Лед тронулся. Старый лед начал таять. И по мере того, как исчезали последние льдинки, все прочнее и надежнее становились отношения, все ближе подходили астролетчики к конечной точке своего пути - совместному полету. Идеи Циолковского уже звенели грохотом ракетных дюз в словах "Союз" - "Аполлон", и Леонов, повторяя их, все чаще доставал старенькую книжку калужского прорицателя "Вне Земли" и перечитывал то место, где Циолковский описывал, как в 2017 году на борту его звездолета уходят в космос русский, американец, француз, немец и итальянец. Как ученый мог сквозь толщу времени предвидеть интернациональный полет? Почему не через сто, а уже через пятьдесят с небольшим лет программа ЭПАС стала реальностью? Что даст Земле, людям, каждому человеку эта встреча на орбите?
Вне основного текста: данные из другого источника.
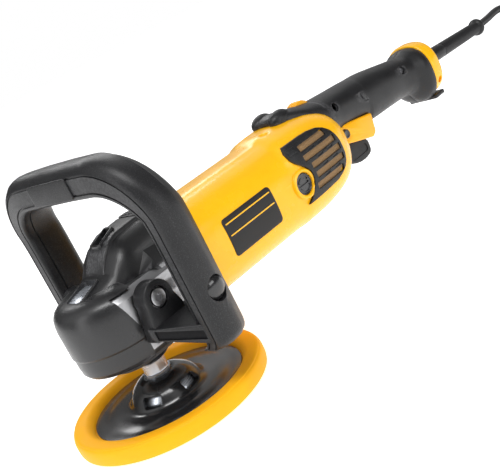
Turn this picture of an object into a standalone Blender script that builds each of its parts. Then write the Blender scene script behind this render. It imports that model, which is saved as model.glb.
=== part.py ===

Вопросы были не так просты и риторичны, как казалось на первый взгляд. Лишь глубокое проникновение в их суть открывало магическую истину: все будущее человечества связано с космосом. Он интернационален по своей сущности, могуч и полон загадок. Ни одна страна не в состоянии самостоятельно покорить глубины Шестого океана. Страна может открыть какие-то его тайны, может наладить предсказание погоды, освоить разведку полезных ископаемых с борта корабля, запустить десятки спутников связи - многое может сделать могучая космическая держава. Но чем дальше будут уходить от Земли каравеллы, тем больше сил и средств придется затрачивать на экспедиции - одна программа "Аполлон" обошлась американцам в двадцать пять миллиардов долларов. Запуск лишь одного корабля на Марс оценивается в семьдесят миллиардов! Даже самой богатой стране пять таких стартов не под силу. Только объединив усилия, земляне могут выйти в глубины Солнечной системы.
"Человечество приобретает Всемирный океан, дарованный ему как бы нарочно для того, чтобы связать людей в одно целое, в одну семью", - писал Константин Эдуардович Циолковский.
Программа ЭПАС была первым шагом к этому объединению.